Just to follow up, this is why I'm confused as to how you 'prove' uniform distribution over a subset of the original. If from, say, a to b the probability is uniform (a constant value say 1/c) then of course the same will be true from a+d to b-d.
Proving it seems quite pointless. Obviously I'm missing something :(

7. Aug 17, 2010

### vela

Staff Emeritus
That's not true. Say X is uniformly distributed over the interval [0,1]. Let a=0 and b=1 and d=1/4. Then P(a≤X≤b)=1 and P(a+d≤X≤b-d)=1/2.

Also, why are you only looking at the first quadrant?

It would help if you would show your actual work rather than vaguely describing it in words. To be honest, I still unclear on exactly what you're doing. All I get right now is that you're doing some integral, getting a number, and then simply asserting that Z is uniformly distributed.

8. Aug 17, 2010

### hgfalling

Yes, something is wrong with the way the question is worded or related to us, because if X and Y are uniformly distributed on [-1,1] and are independent, a random variable Z = X2 + Y2 is NOT uniformly distributed on [0,1]. This should really be obvious with a moment's thought. The only time that Z is zero is when both X and Y are zero. But Z = 1 at quite a few different X and Y values.

9. Aug 17, 2010

### ehild

If both X and Y are uniformly distributed then the probability that a point is inside an area enclosed by some curve in the x,y plane within the domain of x,y is proportional to the enclosed area.

z=x^2+y^2 represents a circle around the origin, with radius √z. So the probability that P(x^2+y^2 <z) is proportional to the area of the circle. So what is the cumulative distribution function F(z) ?

ehild

10. Aug 17, 2010

### Dickfore

A hint:

If a two-dimensional variable has a joint probability density function $\varphi(x, y)$, then the probability density function for any function $Z = f(X, Y)$ of the two is given by the integral:

$$\tilde{\Phi}(z) = \int{\int{\delta(z - f(x, y)) \, \varphi(x, y) \, dx \, dy}}$$

where the domain of integration is the whole domain where the two-dimensional random variable $(X, Y)$ is defined and $\delta(z - z_{0})$ is the Dirac delta function.

What is the probability density function for two independent variables?

What is the domain of definition?

What properties does the Dirac delta function have?

11. Aug 18, 2010

### Gekko

Dickfore, this is very, very interesting. Wasnt aware of this

1) The pdf of phi(x,y) = 1/pi.
2) The domain is -1 to 1 for both dx and dy
3) The Dirac function has a value of inf at zero and zero everywhere else. Integral = 1 (from -inf to inf)

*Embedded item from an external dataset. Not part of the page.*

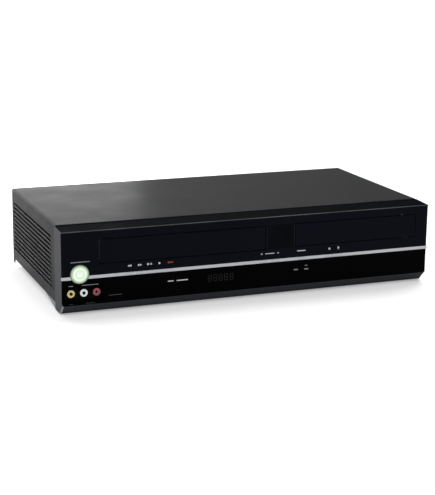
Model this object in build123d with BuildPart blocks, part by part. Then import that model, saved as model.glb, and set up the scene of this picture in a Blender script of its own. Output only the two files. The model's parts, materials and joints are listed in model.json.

The Dirac function will only be valid for z=x^2+y^2

d(z-(x^2+y^2) = d(x^2-(z-y^2) by symmetry

=1/(2sqrt(z-y^2)) *[ d(x+sqrt(z-y^2)) + d(x-sqrt(z-y^2))]

Is this correct for the Dirac function because integrating leave me with a z term when integrating wrt y

12. Aug 18, 2010

### Dickfore

This is not entirely true. It is true that the pdf is constant. However your normalization is not correct. If it had been then:

$$\frac{1}{\pi} \, \int_{-1}^{1}{\int_{-1}^{1}{dx \, dy}} = \frac{4}{\pi} \neq 1$$

so the total probability won't sum up to 1.

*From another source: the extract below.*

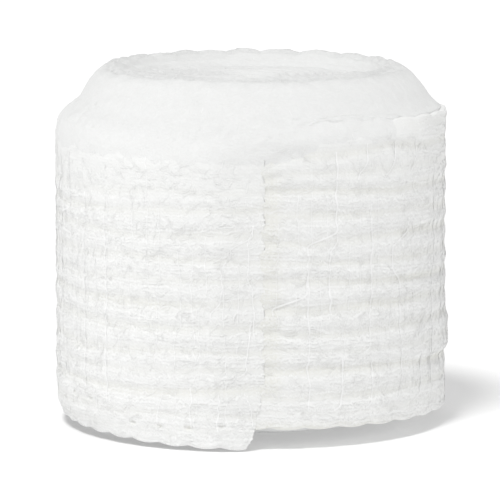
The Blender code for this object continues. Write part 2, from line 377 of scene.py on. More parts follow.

Yes this is true. You know how to convert a composite of a dirac function. Of course it should leave you with z-dependence after you are finished because you are, after all, calculating the pdf for the random variable Z.

There is another point, though. Can it become that $\sqrt{z - y^{2}} > 1$. If this happens, the Dirac functions won't "click" in the given domain of integration for the variable $x$.

13. Aug 18, 2010

### Gekko

Thanks. So the domain is -1 to 1 and -sqrt(1-y^2) to sqrt(1-y^2). This will give the total probability of 1

Im left with:

(1/pi) * integral from -1 to 1 of 1/(sqrt(z-y^2)) dy

The sqrt(z-y^2) <= 1 however I dont see how this helps

14. Aug 18, 2010

### Dickfore

After you perform the integration over x (using the Dirac delta), you are left with only a single integral. What do you mean by 'and'? Don't forget the Jacobian you have made for the delta function.

15. Aug 19, 2010

### Gekko

Firstly, sorry for not using Latex. It just didnt seem to work for me.

I have:

=integral(-1,1){integral(-sqrt(1-y^2),sqrt(1-y^2)) d(z-(x^2+y^2)) (1/pi) dx dy

=(1/pi) integral(-1,1) 1/2sqrt(z-y^2) integral(-sqrt(1-y^2),sqrt(1-y^2)) d(x+sqrt(z-y^2)) + d(x-sqrt(z-y^2)) dx dy

= (1/pi) integral(-1,1) 1/sqrt(z-y^2) dy

since z <= 1

= (1/pi) integral(-sqrt(z),sqrt(z)) 1/sqrt(z-y^2) dy

= (1/pi) [pi/2 + pi/2) = 1

No where in this did I enter that z is uniformly distributed on [0,1] however. How do I use this to finish off the final part and show the pdf is uniform over [0,1]?